I doubt there is much I would change, because I am happy with who I am but I might have tried a little harder in school for the most part. I did what I needed to get by up until my second go around at College.

Bitch Go to sleep :)
Love ya, Mean it :)
King Nothing
 
If someone makes Adoratrice cry I'm going to start chewing bubble gum and kicking ass.

If I could change?
Sorry, after only 19 years I don't know what I've done wrong yet.. but I'd have to say I do wish I were a bit taller.
 
as you should be:)



and don't even think of trying to stalk her ...that position has already been filled.
 
TN_Vixen..
You're impressed by my ability to act like a twelve year old? :)

Don't worry Adoratrice there's only room in my heart for one stalker type.
 
wouldn't it be wonderful if everyone renounced violence forever? scylis could then conquer the whole fucking planet with just a butter knife.

[Edited by scylis on 01-11-2001 at 10:10 PM]
 
lol...thats why I like you so much...I can relate to 12 year olds!


Goodnight you...sweetdreams.
 
Re: teresa?

TN_Vixen said:

TN_Vixen, Justin was killed that night. Sorry to be the one that told you that.

I'd change my education, I'd apply myself a lot more, take more notice of what my abilities were.
 
just one thing...

At this point of my life, I feel very blessed and extremely fortunate...with everything.
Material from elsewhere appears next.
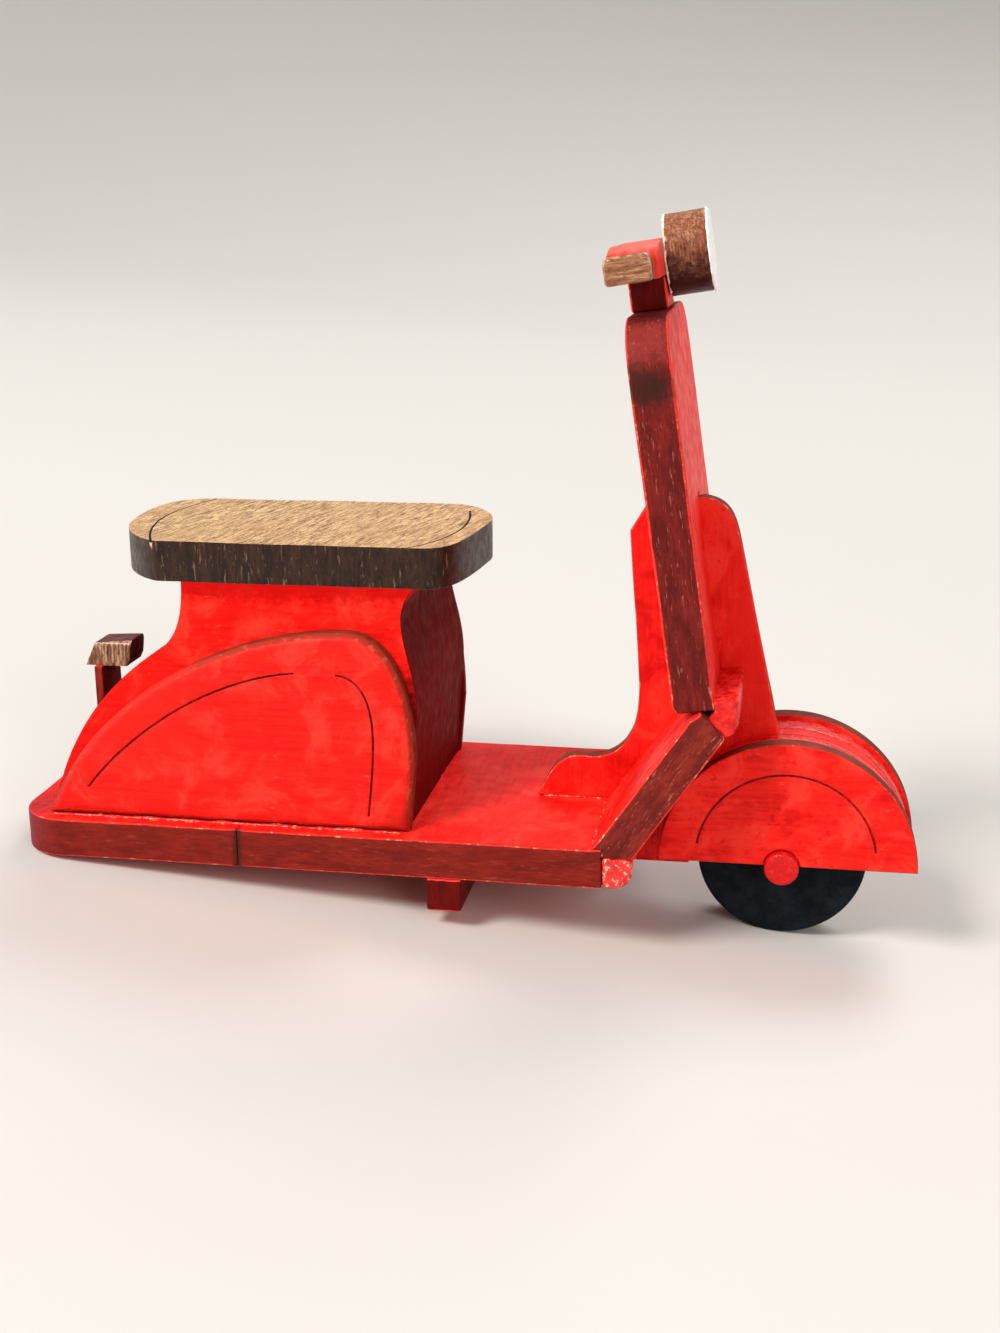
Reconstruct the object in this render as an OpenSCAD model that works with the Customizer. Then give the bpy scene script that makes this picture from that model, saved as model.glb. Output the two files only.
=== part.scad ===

But the only thing that has always troubled me, and it is a silly lil' personal thing, would be my height. I wish I was taller. I have always wished I was taller! Had I been taller, I would have had some tremendous opportunities to fulfil one of my dreams. I had many offers but my height was a setback. I know compared to some this might seem petty, but to me it is a big deal...LOL..or should I say a "tall" deal?
 
If there was one thing I could change. It would be, NOT start taking drugs at the age 14. Could have saved me a whole lot of grief and sorrow and years of fucked up lifestyle.